Problem to solve.
Extract the listing below in full, unchanged.

Object data in JSON:
***

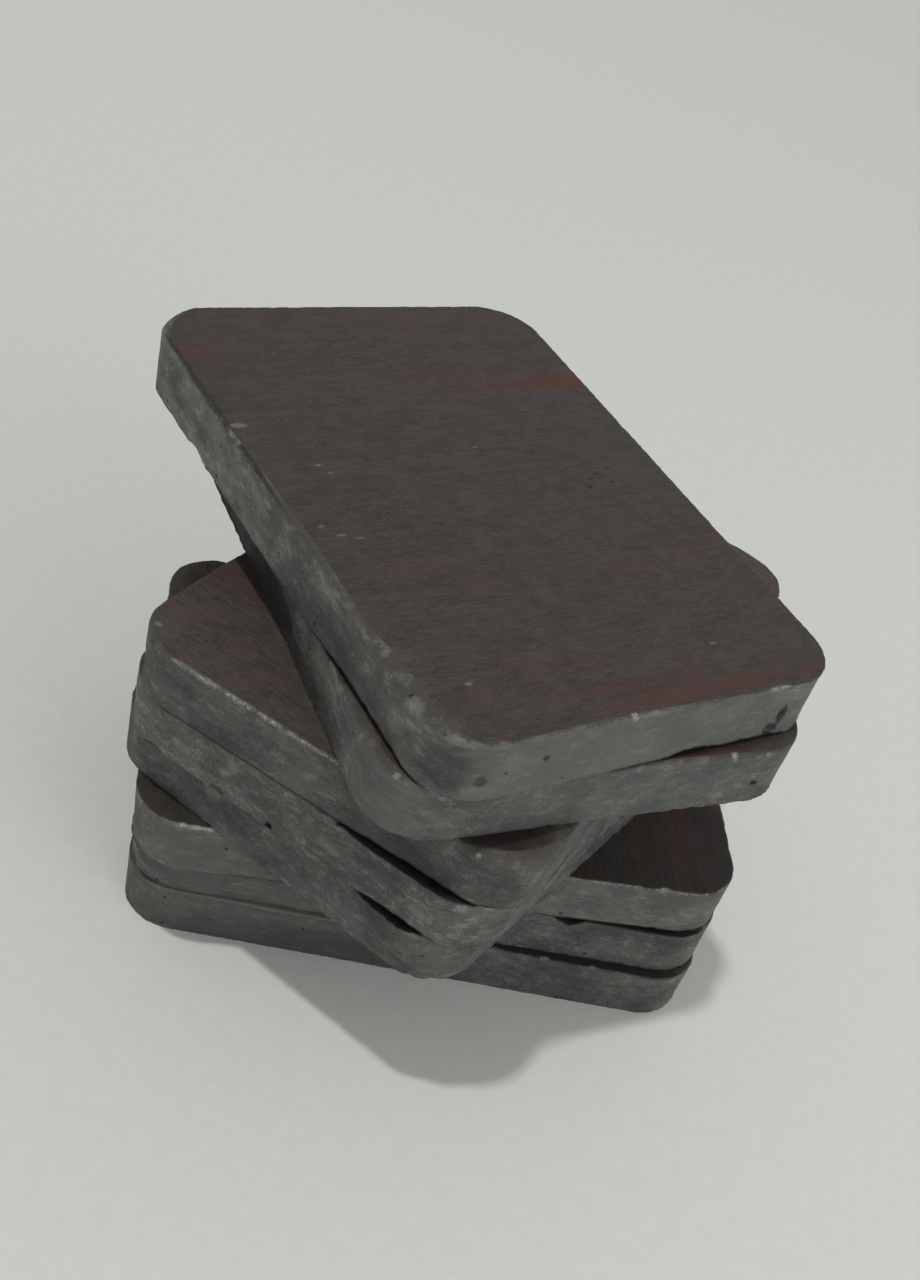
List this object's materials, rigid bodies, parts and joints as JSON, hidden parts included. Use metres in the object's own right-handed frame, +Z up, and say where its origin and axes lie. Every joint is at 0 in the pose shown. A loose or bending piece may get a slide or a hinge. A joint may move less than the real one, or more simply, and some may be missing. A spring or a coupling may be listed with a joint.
{
  "type": "ferrite block magnet stack",
  "caption": "Free-standing stack of flat rectangular ferrite block magnets with ground faces and round corners, each one turned on the block below.",
  "frame": {"origin": "centre of the bottom block's underside, on the surface that the stack stands on", "axes": "+X along the bottom block's long side, +Y along its short side, +Z up through the stack"},
  "size_m": [0.0448, 0.0465, 0.032],
  "materials": {
    "ferrite": "sintered ferrite: ground faces with fine parallel lines and a brown oxide tint, matte grey pressed sides, small chips along the edges"
  },
  "bodies": {
    "block_1": {"block_1": "ferrite"},
    "block_2": {"block_2": "ferrite"},
    "block_3": {"block_3": "ferrite"},
    "block_4": {"block_4": "ferrite"},
    "block_5": {"block_5": "ferrite"},
    "block_6": {"block_6": "ferrite"},
    "block_7": {"block_7": "ferrite"},
    "block_8": {"block_8": "ferrite"}
  },
  "joints": [
    {"name": "turn_2", "type": "hinge", "parent": "block_1", "child": "block_2", "pos_m": [-0.0001, 0.0005, 0.004], "axis": [0, 0, 1], "continuous": true},
    {"name": "turn_3", "type": "hinge", "parent": "block_2", "child": "block_3", "pos_m": [-0.0007, -0.0003, 0.008], "axis": [0, 0, 1], "continuous": true},
    {"name": "turn_4", "type": "hinge", "parent": "block_3", "child": "block_4", "pos_m": [0.00015, -0.0008, 0.012], "axis": [0, 0, 1], "continuous": true},
    {"name": "turn_5", "type": "hinge", "parent": "block_4", "child": "block_5", "pos_m": [0.00015, -0.0014, 0.016], "axis": [0, 0, 1], "continuous": true},
    {"name": "turn_6", "type": "hinge", "parent": "block_5", "child": "block_6", "pos_m": [0.00015, -0.0015, 0.02], "axis": [0, 0, 1], "continuous": true},
    {"name": "turn_7", "type": "hinge", "parent": "block_6", "child": "block_7", "pos_m": [-0.0019, -0.00145, 0.024], "axis": [0, 0, 1], "continuous": true},
    {"name": "turn_8", "type": "hinge", "parent": "block_7", "child": "block_8", "pos_m": [-0.0029, -0.00185, 0.028], "axis": [0, 0, 1], "continuous": true}
  ]
}
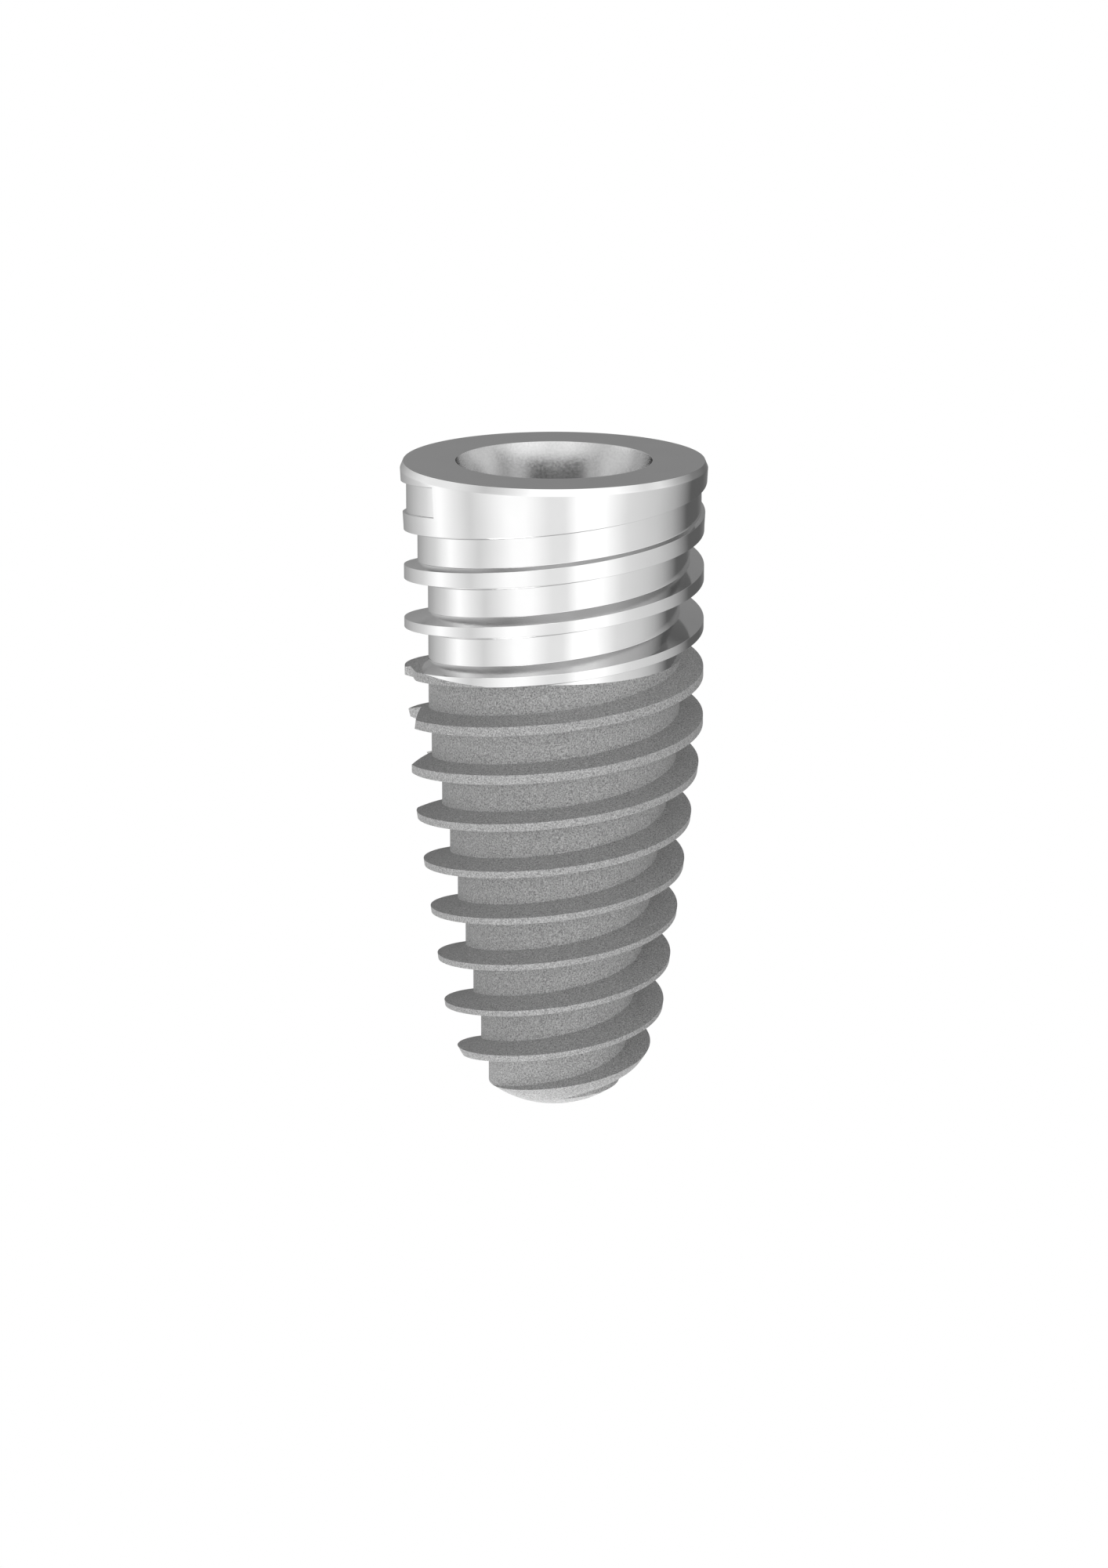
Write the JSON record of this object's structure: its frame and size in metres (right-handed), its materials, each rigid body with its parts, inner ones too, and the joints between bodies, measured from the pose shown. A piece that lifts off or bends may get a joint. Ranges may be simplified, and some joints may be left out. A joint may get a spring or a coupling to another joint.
{
  "type": "dental implant",
  "caption": "Tapered root-form dental implant with a helical thread, a spiral cutting flute, a rounded tip and a bore with a conical seat and a driver socket.",
  "frame": {"origin": "centre of the platform, the flat ring on which the abutment seats and on which the implant stands here", "axes": "+Z along the implant's axis from the platform to the rounded tip; +Y away from the side that the picture shows; +X completes the frame"},
  "size_m": [0.0046, 0.0046, 0.01],
  "materials": {
    "titanium": "machined collar, blasted and etched below it"
  },
  "bodies": {
    "root": {"implant_body": "titanium"}
  },
  "joints": []
}
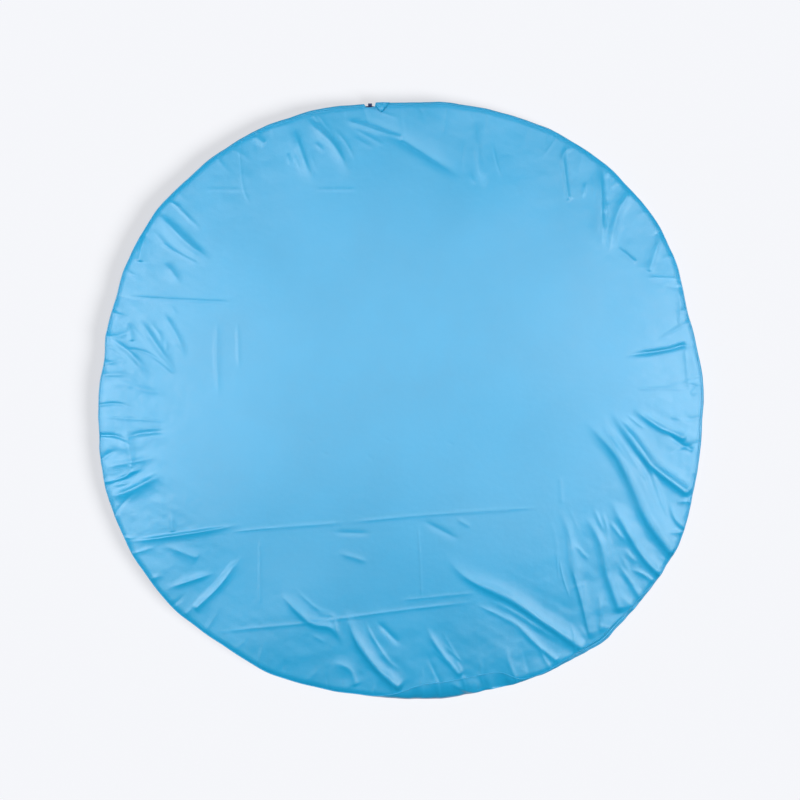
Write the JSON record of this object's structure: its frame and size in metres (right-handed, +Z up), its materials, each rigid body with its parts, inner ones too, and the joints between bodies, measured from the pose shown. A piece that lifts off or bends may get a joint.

***

Finished answer.
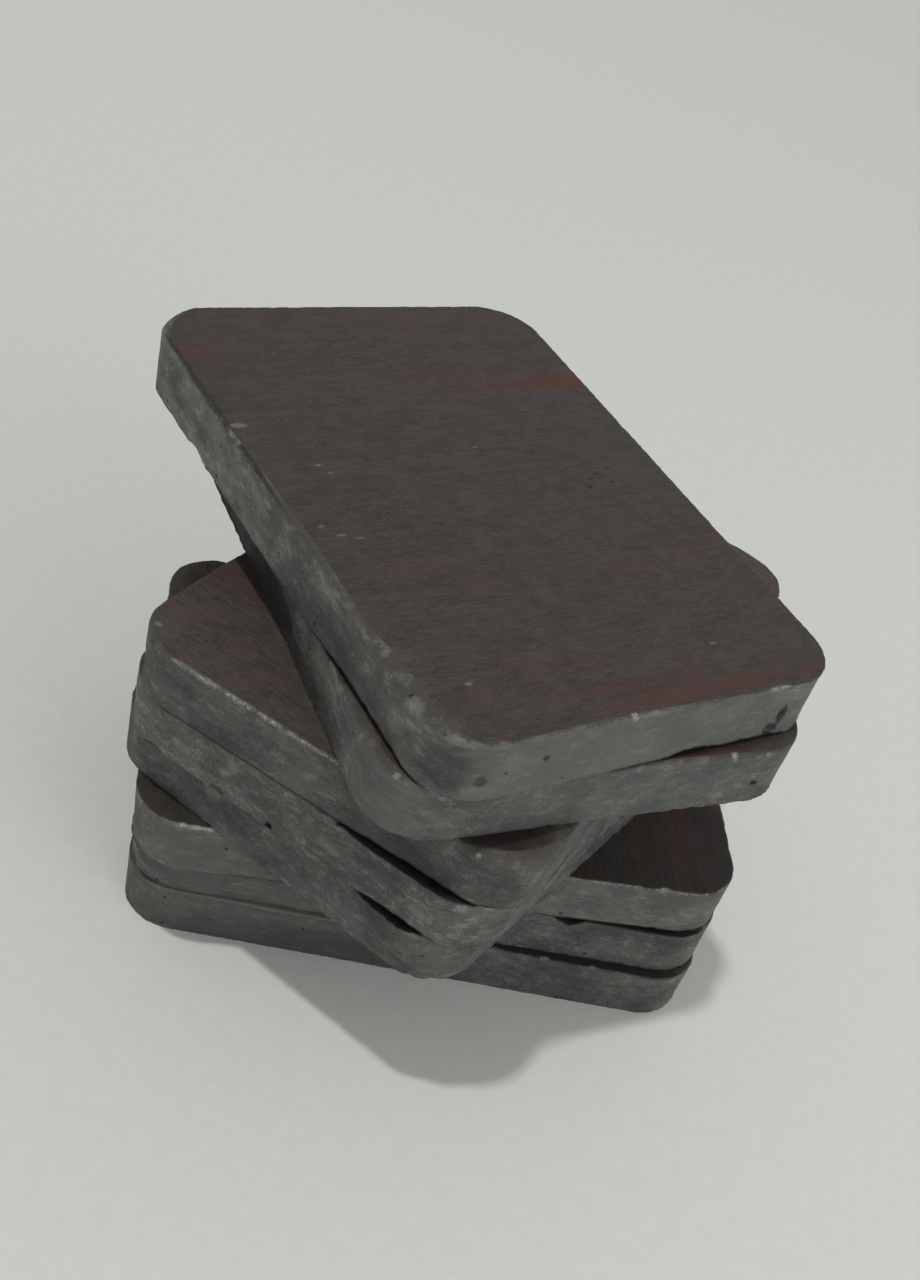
List this object's materials, rigid bodies, parts and joints as JSON, hidden parts included. Use metres in the object's own right-handed frame, +Z up, and say where its origin and axes lie. Every joint is at 0 in the pose shown. A loose or bending piece may get a slide or a hinge. A joint may move less than the real one, or more simply, and some may be missing. A spring or a coupling may be listed with a joint.
{
  "type": "ferrite block magnet stack",
  "caption": "Free-standing stack of flat rectangular ferrite block magnets with ground faces and round corners, each one turned on the block below.",
  "frame": {"origin": "centre of the bottom block's underside, on the surface that the stack stands on", "axes": "+X along the bottom block's long side, +Y along its short side, +Z up through the stack"},
  "size_m": [0.0448, 0.0465, 0.032],
  "materials": {
    "ferrite": "sintered ferrite: ground faces with fine parallel lines and a brown oxide tint, matte grey pressed sides, small chips along the edges"
  },
  "bodies": {
    "block_1": {"block_1": "ferrite"},
    "block_2": {"block_2": "ferrite"},
    "block_3": {"block_3": "ferrite"},
    "block_4": {"block_4": "ferrite"},
    "block_5": {"block_5": "ferrite"},
    "block_6": {"block_6": "ferrite"},
    "block_7": {"block_7": "ferrite"},
    "block_8": {"block_8": "ferrite"}
  },
  "joints": [
    {"name": "turn_2", "type": "hinge", "parent": "block_1", "child": "block_2", "pos_m": [-0.0001, 0.0005, 0.004], "axis": [0, 0, 1], "continuous": true},
    {"name": "turn_3", "type": "hinge", "parent": "block_2", "child": "block_3", "pos_m": [-0.0007, -0.0003, 0.008], "axis": [0, 0, 1], "continuous": true},
    {"name": "turn_4", "type": "hinge", "parent": "block_3", "child": "block_4", "pos_m": [0.00015, -0.0008, 0.012], "axis": [0, 0, 1], "continuous": true},
    {"name": "turn_5", "type": "hinge", "parent": "block_4", "child": "block_5", "pos_m": [0.00015, -0.0014, 0.016], "axis": [0, 0, 1], "continuous": true},
    {"name": "turn_6", "type": "hinge", "parent": "block_5", "child": "block_6", "pos_m": [0.00015, -0.0015, 0.02], "axis": [0, 0, 1], "continuous": true},
    {"name": "turn_7", "type": "hinge", "parent": "block_6", "child": "block_7", "pos_m": [-0.0019, -0.00145, 0.024], "axis": [0, 0, 1], "continuous": true},
    {"name": "turn_8", "type": "hinge", "parent": "block_7", "child": "block_8", "pos_m": [-0.0029, -0.00185, 0.028], "axis": [0, 0, 1], "continuous": true}
  ]
}
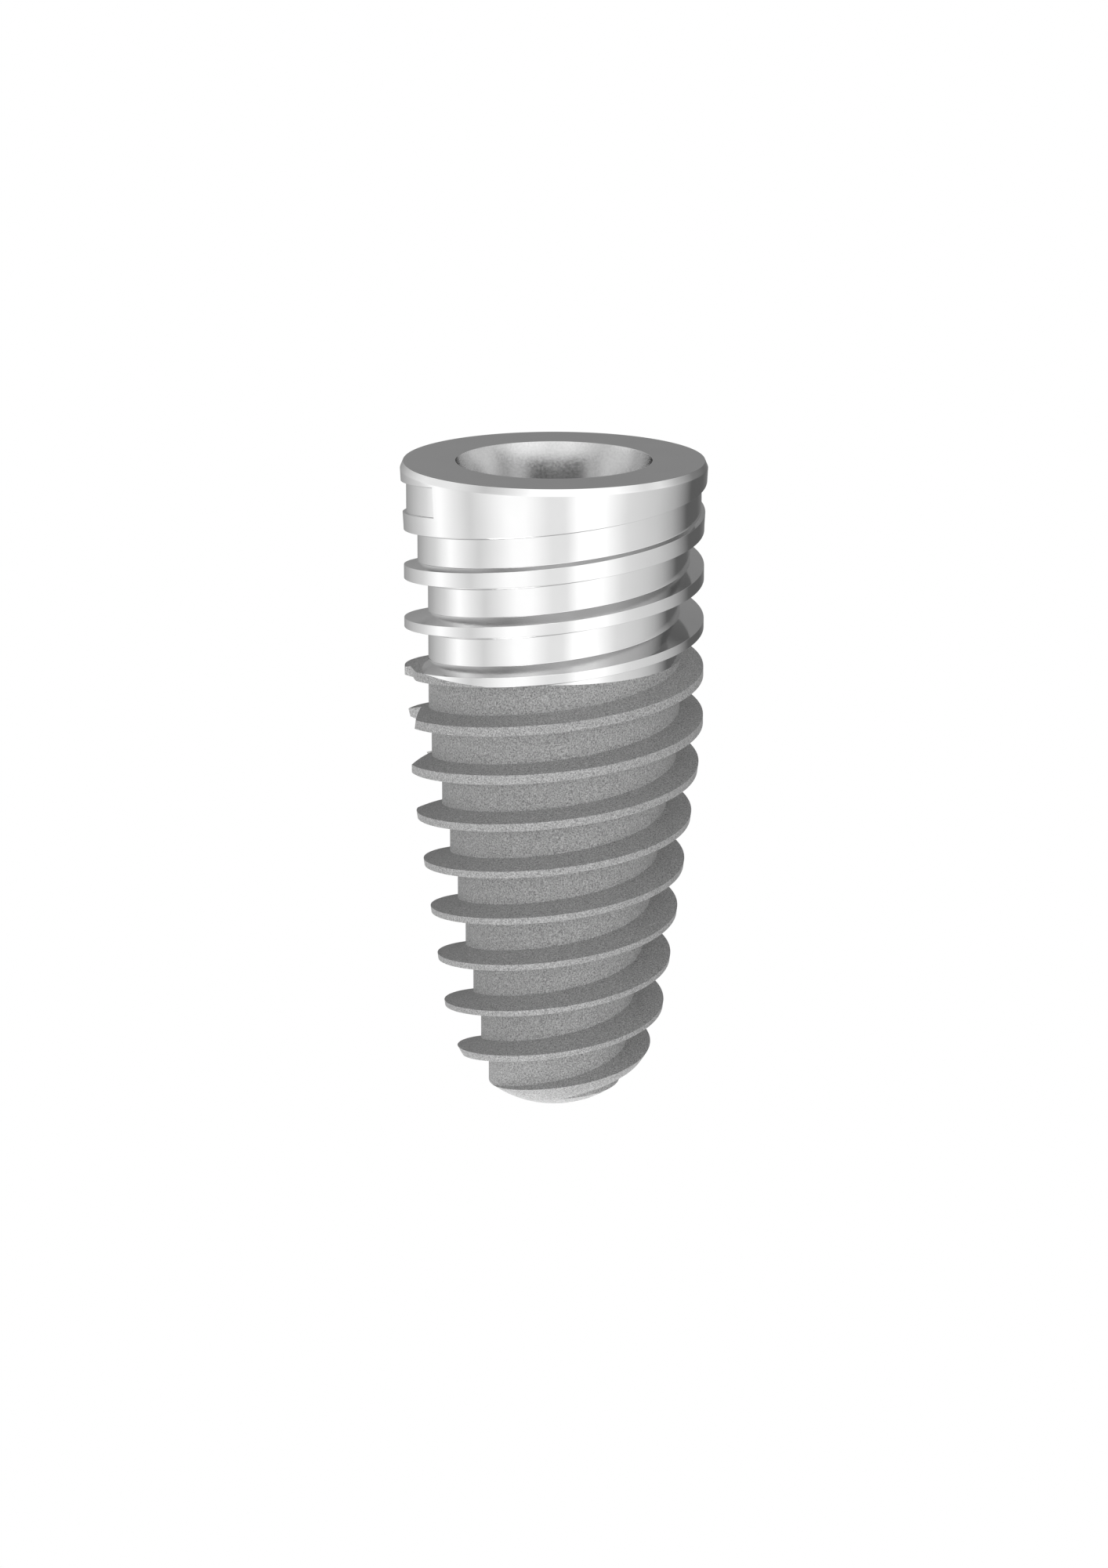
Write the JSON record of this object's structure: its frame and size in metres (right-handed), its materials, each rigid body with its parts, inner ones too, and the joints between bodies, measured from the pose shown. A piece that lifts off or bends may get a joint. Ranges may be simplified, and some joints may be left out. A joint may get a spring or a coupling to another joint.
{
  "type": "dental implant",
  "caption": "Tapered root-form dental implant with a helical thread, a spiral cutting flute, a rounded tip and a bore with a conical seat and a driver socket.",
  "frame": {"origin": "centre of the platform, the flat ring on which the abutment seats and on which the implant stands here", "axes": "+Z along the implant's axis from the platform to the rounded tip; +Y away from the side that the picture shows; +X completes the frame"},
  "size_m": [0.0046, 0.0046, 0.01],
  "materials": {
    "titanium": "machined collar, blasted and etched below it"
  },
  "bodies": {
    "root": {"implant_body": "titanium"}
  },
  "joints": []
}
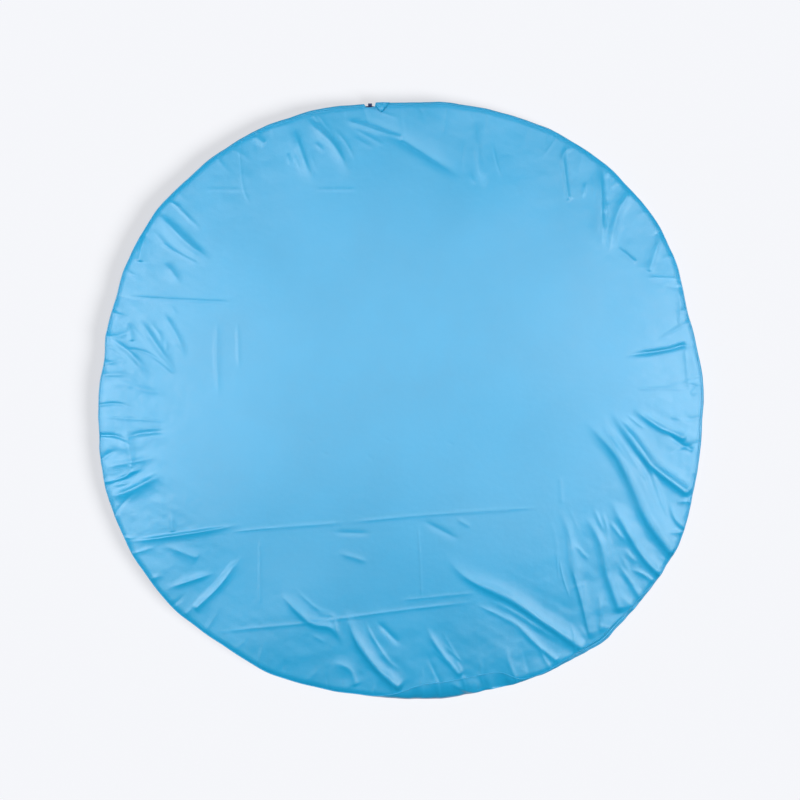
Write the JSON record of this object's structure: its frame and size in metres (right-handed, +Z up), its materials, each rigid body with its parts, inner ones too, and the joints between bodies, measured from the pose shown. A piece that lifts off or bends may get a joint.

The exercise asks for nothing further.